Image of part of  a Sailing to Purgatory webpage to illustrate the article.
Stowaway ... Sailor John went off to avoid the seeming lunacy of lockdown. But might there have been a stowaway also determined to avoid the stay-at-home dictate, a beauty he knew nothing of till far from land? How aggravating ... especially if he hadn't brought along a spare pillow. Thanks to Sereja Ris for sharing this work on Unsplash.
When this crazy Lockdown – our current war – ends, what will we say of our roles to curious young relations of the future?

If we’re planning to reply honestly, we’re going to have to admit to something like nothing.

Boredom

We did nothing other than experience intense boredom all the way to the back teeth.

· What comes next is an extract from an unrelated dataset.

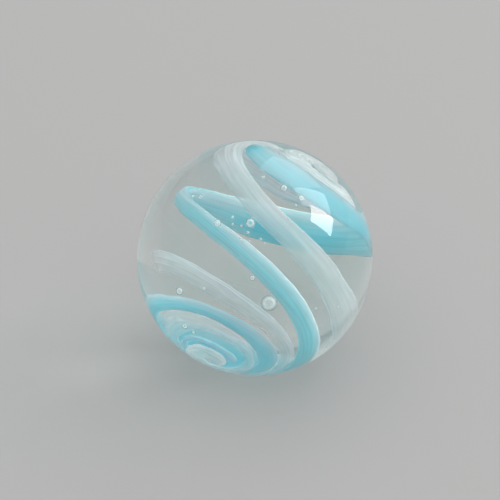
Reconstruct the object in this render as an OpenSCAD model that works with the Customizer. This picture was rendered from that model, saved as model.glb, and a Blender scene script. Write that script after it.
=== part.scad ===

We might try to disguise enforced laziness with the poser, ‘But then, what could we have done?’ Perhaps this a reason for offering an envious hats off to the yachtie who found a near-perfect answer.

'I avoided it'

Image of part of  a Sailing to Purgatory webpage to illustrate the article.
Unlocked ... Poor John who missed the, er, excitement of the government's lockdown plan.
John Passmore, who uses the pen-name of Old Man Sailing, reveals this week, ‘I missed lockdown. Well, I didn’t actually miss it, I avoided it.

‘I went sailing by myself. I’m over 70 and the government wanted me to stay indoors for weeks on end and – as I now understand the term – shield myself.

‘So, for 42 days and 3,629 miles, I removed myself into an isolation so complete that the nearest human beings were on the International Space Station as they wandered overhead 15 times a day.’

Suicidal mainsail

John says he would still be out there but for a mainsail which destroyed itself near the Azores. He couldn’t get a replacement, because the mid-Atlantic islands like us were locked down.

He turned about and dawdled his way home, anchoring in Cornwall ... where he witnessed the sort of seemingly crazy behaviour that told of the madness we, back on land, see almost daily.

While refuelling, John watched two families arriving in dinghies. ‘They tied up on opposite sides of the pontoon.

'Then they sat down on opposite sides of the central railing and enjoyed their picnic, chatting happily across the mandatory two metres.